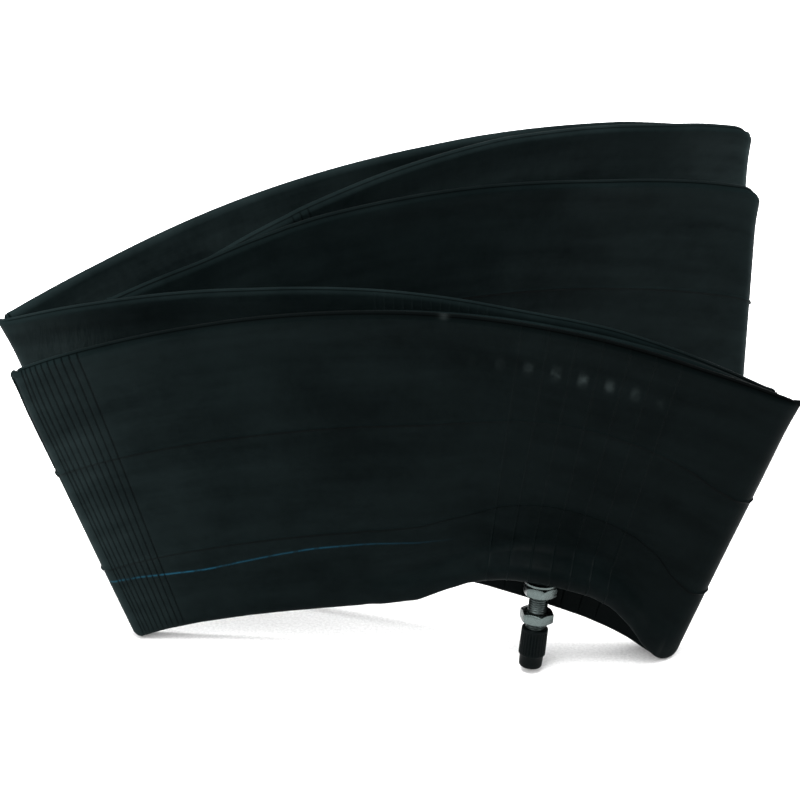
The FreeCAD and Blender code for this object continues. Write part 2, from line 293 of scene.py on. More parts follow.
class Ribbon:
    """Samples round the folded ribbon: where each stands, and the heights of its two edges."""

    def __init__(self):
        upper, lower = corner_arcs(True), corner_arcs(False)
        columns = {key: [] for key in ("top", "bottom", "ridge", "fold", "corner", "tip", "round")}
        for i, row in enumerate(PLAN):
            after = (i + 1) % len(PLAN)
            sweep = np.linalg.norm(upper[i][0] - upper[i][1])
            number = 9 if is_tight(i) else max(3, int(sweep / 2.0))
            share = np.arange(number) / number
            far = np.full(number, FAR)
            self.append(columns, on_arc(upper[i], share), on_arc(lower[i], share), np.zeros(number),
                        np.sin(math.pi * share) if is_tight(i) else np.zeros(number), i,
                        tip_distance(i, share) if is_tight(i) else far, row[4])
            start, end = upper[i][1], upper[after][0]
            start_low, end_low = lower[i][1], lower[after][0]
            length = np.linalg.norm(end - start)
            share = run_shares(i, length)
            ridge = np.zeros(len(share))
            for place, height in ridge_places(i):
                ridge += height * near((share - place) * length, RIDGE_WIDTH)
            far = FAR if length > SHORT_RUN else 0.0
            from_start = share * length + tip_reach(i) if is_tight(i) else FAR + share
            to_end = (1 - share) * length + tip_reach(after) if is_tight(after) else FAR + share
            rounding = np.where(from_start < to_end, row[4], PLAN[after][4])
            self.append(columns, start + (end - start) * share[:, None],
                        start_low + (end_low - start_low) * share[:, None], ridge, 0 * share, i,
                        np.minimum(np.minimum(from_start, to_end), far), rounding)
        self.top, self.bottom = np.concatenate(columns["top"]), np.concatenate(columns["bottom"])
        self.ridge, self.fold = np.concatenate(columns["ridge"]), np.concatenate(columns["fold"])
        self.corner, self.tip = np.concatenate(columns["corner"]), np.concatenate(columns["tip"])
        self.number = len(self.tip)
        rounding = np.maximum(np.concatenate(columns["round"]), 0.01)
        inside = np.clip(rounding - self.tip, 0, rounding)
        self.drop = rounding - np.sqrt(rounding ** 2 - inside ** 2)
        middle = self.at(MIDDLE_HEIGHT)
        steps = np.linalg.norm(np.diff(middle, axis=0), axis=1)
        self.run = np.concatenate([[0], np.cumsum(np.maximum(steps, 1e-6))])
        self.crown = self.solve(self.crown_height)
        self.crown = smooth(self.crown, self.run, 7.0) - self.drop
        self.rim = np.maximum(smooth(self.solve(self.rim_height), self.run, 3.0), 0.0)
        self.front = self.corner == CORNERS.index("front_left")

    @staticmethod
    def append(columns, top, bottom, ridge, fold, i, tip, rounding):
        number = len(top)
        values = (top, bottom, ridge, fold, np.full(number, i), tip, np.broadcast_to(rounding, number))
        for key, value in zip(columns, values):
            columns[key].append(value)

    def at(self, z):
        share = (z / CORNER_HEIGHT)[:, None] if np.ndim(z) else z / CORNER_HEIGHT
        return self.bottom + (self.top - self.bottom) * share

    def rear_share(self, p):
        return np.clip((p[:, 1] - REAR_START_Y) / 3.0 + 0.5, 0, 1)

    def crown_height(self, p):
        mix = self.rear_share(p)
        height = arc_height(FRONT_CROWN, p[:, 0]) * (1 - mix) + arc_height(REAR_CROWN, p[:, 0]) * mix
        for i, row in enumerate(PLAN):
            own = self.corner == i
            height[own] -= along(SAG[layer(row[0])], p[own, 0])
        return height

    def rim_height(self, p):
        mix = self.rear_share(p)
        rear = arc_height(REAR_RIM, p[:, 0])
        return np.maximum(along(FRONT_RIM, p[:, 0]) * (1 - mix) + rear * mix, 0.0)

    def solve(self, height_of):
        z = np.full(self.number, MIDDLE_HEIGHT)
        for _ in range(25):
            z = 0.5 * z + 0.5 * height_of(self.at(z))
        return z

    def normals(self, z):
        """Left-hand normal of the centre line at heights z."""
        p = self.at(z)
        tangent = np.roll(p, -1, axis=0) - np.roll(p, 1, axis=0)
        tangent /= np.linalg.norm(tangent, axis=1)[:, None]
        return np.stack([-tangent[:, 1], tangent[:, 0]], axis=1)


# ---- surface of the tube -----------------------------------------------------------------------
def wave(x, z):
    """Gentle unevenness of the rubber, the same for layers that lie on each other."""
    a = np.sin(x * 0.031 + z * 0.017 + 0.7) + 0.6 * np.sin(x * 0.067 - z * 0.043 + 2.1)
    return 0.34 * a + 0.22 * np.sin(z * 0.075 + x * 0.012 + 1.0)


def crown_bulge(ribbon):
    """How far the crown edge stands out: more on the faces that nothing lies against."""
    open_runs = [CORNERS.index(name) for name in
                 ("front_left", "fifth_left", "fifth_bend", "seventh_bend", "seventh_turn")]
    open_share = np.isin(ribbon.corner, open_runs).astype(float)
    third = (ribbon.corner == CORNERS.index("last_left")) & (ribbon.tip > 4)
    open_share[third] = np.clip((150 - ribbon.top[third, 0]) / 60, 0, 1)
    return 0.3 + 0.6 * smooth(open_share, ribbon.run, 12.0)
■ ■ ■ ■
## [Objective]
Exactly as they stand, set down the lines from the top of the data through the line with "round the folded".

## [Exercise result]
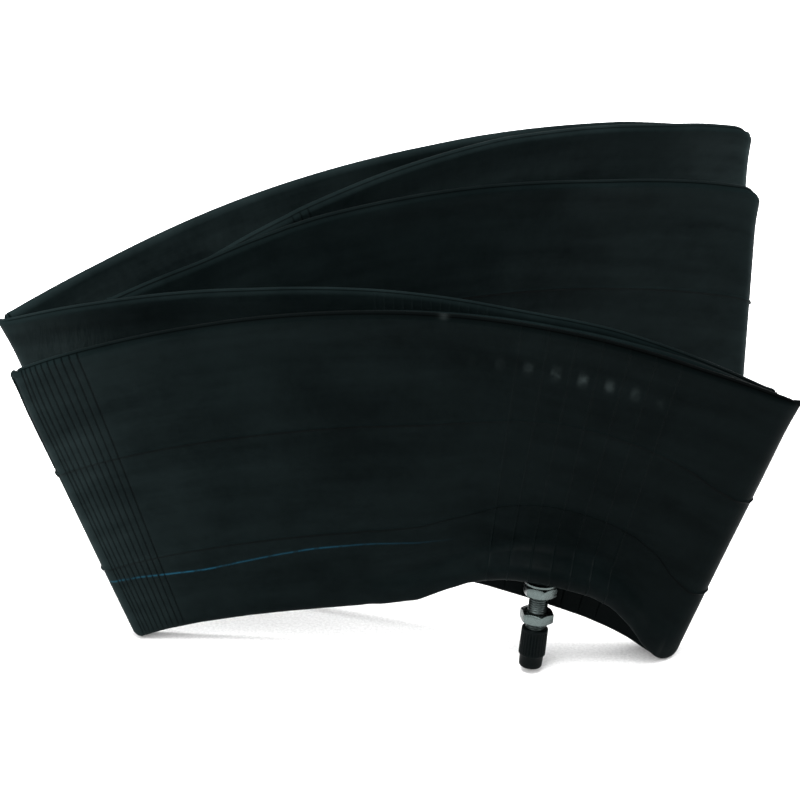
The FreeCAD and Blender code for this object continues. Write part 2, from line 293 of scene.py on. More parts follow.
class Ribbon:
    """Samples round the folded ribbon: where each stands, and the heights of its two edges."""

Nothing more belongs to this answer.